According to a report by CarNewsChina, Xiaomi Group's financial results for the first quarter of 2026 show that the smart electric vehicle and AI innovation division generated revenue of 19.9 billion yuan ($2.9 billion). However, this was overshadowed by an operating loss of 3.1 billion yuan ($457 million). When evaluating the 80,856 cars sold during the quarter, the result looks sobering, the publication writes. Xiaomi lost approximately $5,600 on every car sold in the first three months of the year, a massive jump compared to the $900 per car the company lost during the same period last year.
While selling cars below cost is a hallmark of Chinese sales strategies due to the price war for attention and loyalty in the Chinese market, Xiaomi's sales volumes remain incredibly high. The company achieved a 6.6% year-on-year growth in deliveries, despite the discontinuation of the first generation SU7 series. This success is largely driven by the new YU7 series, which reached the milestone of 232,000 units delivered in the 10 months since its market launch. April sales also rose by 71.2% compared to the previous month, reaching 36,702 units.
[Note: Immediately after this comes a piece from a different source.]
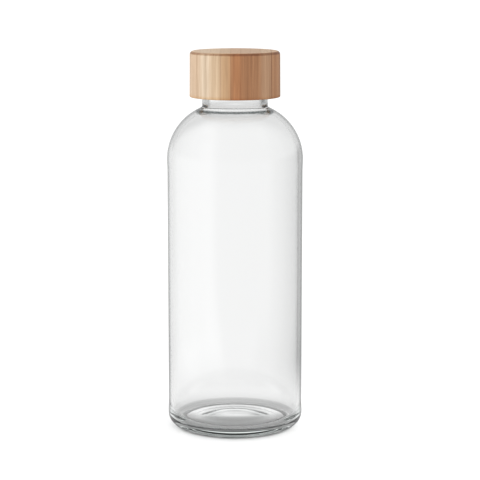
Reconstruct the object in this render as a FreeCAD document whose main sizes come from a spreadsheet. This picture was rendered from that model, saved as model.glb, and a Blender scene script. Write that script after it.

Profitability issues are linked to a sharp decline in margins. Gross margin in the smart EV segment fell to 20.1% from 23.2% last year. Xiaomi attributed this decline to tax subsidies for car purchases, a smaller share of deliveries for the higher-margin SU7 Ultra model, and rising costs for core components. At the same time, expansion costs are rising sharply. Xiaomi is actively expanding its retail network to 490 stores in 143 cities across mainland China to meet consumer demand.
Xiaomi, the publication notes, treats the automotive industry like the tech sector, subsidizing hardware at a loss today to capture a dominant market share tomorrow. The base version of the YU7 starts at an aggressive price of 233,500 yuan ($34,300), which is directly below Western benchmarks. Xiaomi has enough funds to cushion these losses for now, but this brutal war of attrition means that victories in sales volumes must eventually translate into real profit, the publication points out.